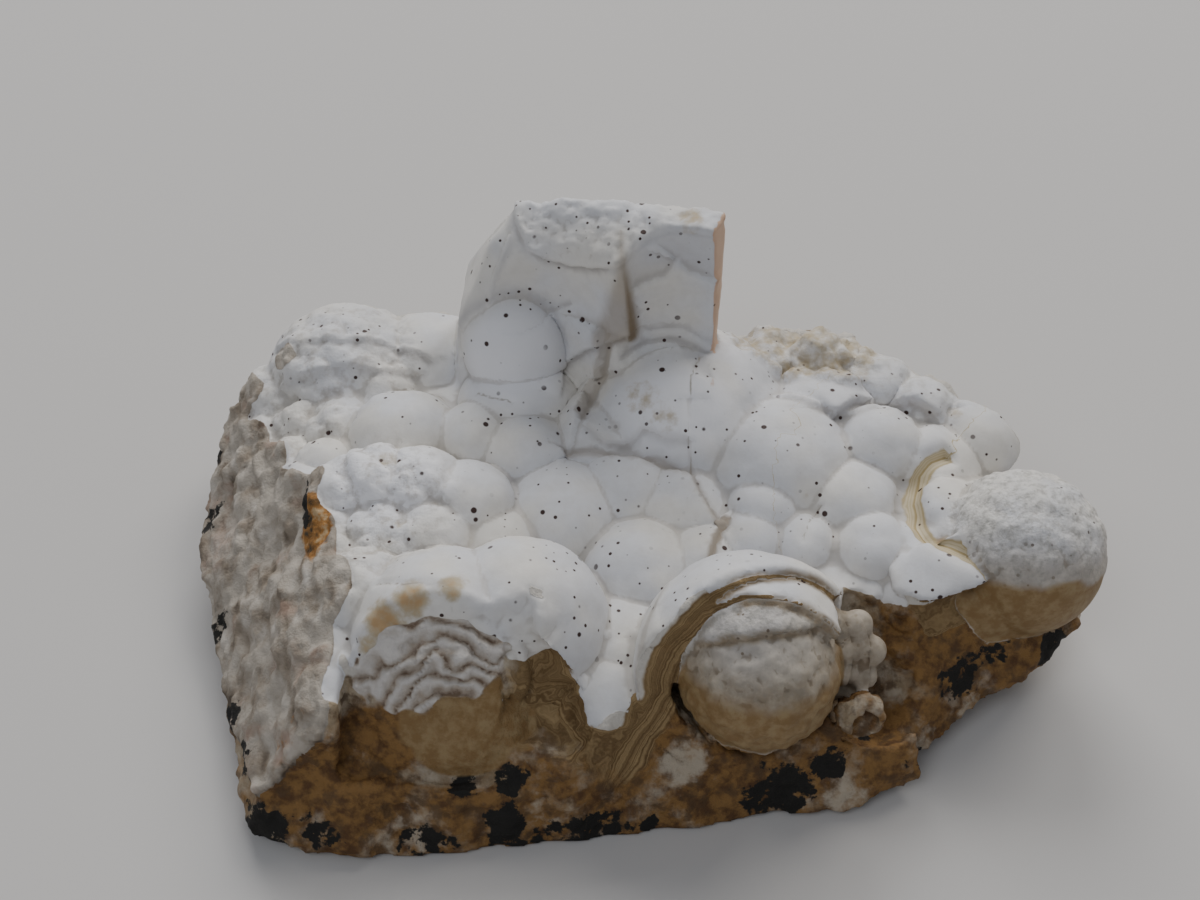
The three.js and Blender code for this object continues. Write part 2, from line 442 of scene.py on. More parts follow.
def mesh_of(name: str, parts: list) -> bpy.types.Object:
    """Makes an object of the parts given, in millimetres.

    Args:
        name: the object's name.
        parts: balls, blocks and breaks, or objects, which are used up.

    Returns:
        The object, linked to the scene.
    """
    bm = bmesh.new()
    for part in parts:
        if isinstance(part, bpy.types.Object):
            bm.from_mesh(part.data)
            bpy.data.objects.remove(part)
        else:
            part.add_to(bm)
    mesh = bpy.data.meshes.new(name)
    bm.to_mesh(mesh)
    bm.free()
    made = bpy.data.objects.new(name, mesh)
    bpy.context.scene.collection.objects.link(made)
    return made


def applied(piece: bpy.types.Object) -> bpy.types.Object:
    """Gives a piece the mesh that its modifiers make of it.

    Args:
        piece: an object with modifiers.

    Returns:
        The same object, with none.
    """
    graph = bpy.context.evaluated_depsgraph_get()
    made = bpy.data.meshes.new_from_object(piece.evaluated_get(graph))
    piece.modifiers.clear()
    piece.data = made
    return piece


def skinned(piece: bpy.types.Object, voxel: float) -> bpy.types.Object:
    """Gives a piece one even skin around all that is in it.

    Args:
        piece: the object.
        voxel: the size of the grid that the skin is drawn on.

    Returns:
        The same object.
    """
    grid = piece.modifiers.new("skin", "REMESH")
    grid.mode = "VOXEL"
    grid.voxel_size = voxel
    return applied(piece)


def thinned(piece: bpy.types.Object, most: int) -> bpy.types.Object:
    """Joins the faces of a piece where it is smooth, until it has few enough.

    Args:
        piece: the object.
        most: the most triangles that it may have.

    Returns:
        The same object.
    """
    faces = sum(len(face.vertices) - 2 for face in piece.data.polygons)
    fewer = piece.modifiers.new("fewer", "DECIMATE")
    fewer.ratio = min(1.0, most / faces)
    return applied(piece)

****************

• _Work to be completed_: Include the first line, the line containing "parts: balls, blocks", and every line between them, copied exactly from the material above; output no other line.

• _Reply_:
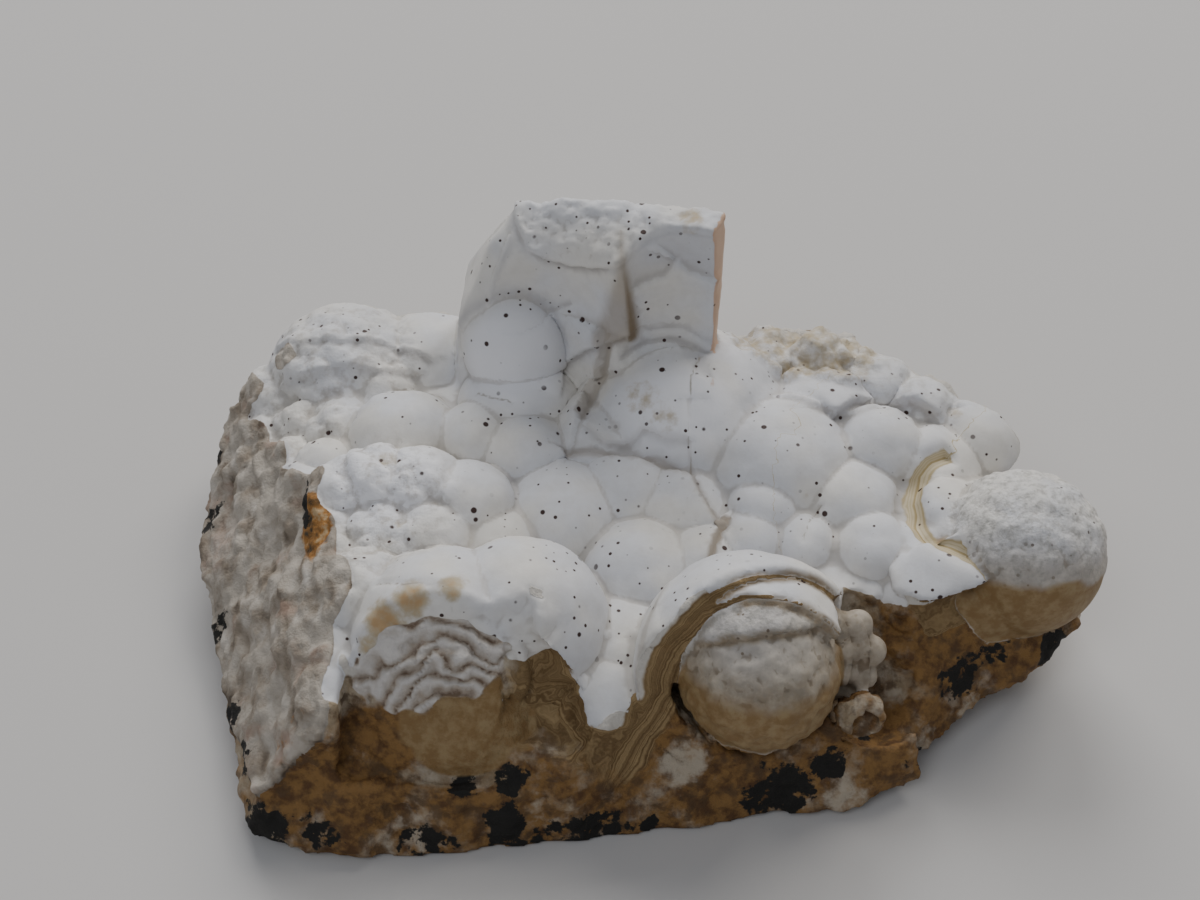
The three.js and Blender code for this object continues. Write part 2, from line 442 of scene.py on. More parts follow.
def mesh_of(name: str, parts: list) -> bpy.types.Object:
    """Makes an object of the parts given, in millimetres.

    Args:
        name: the object's name.
        parts: balls, blocks and breaks, or objects, which are used up.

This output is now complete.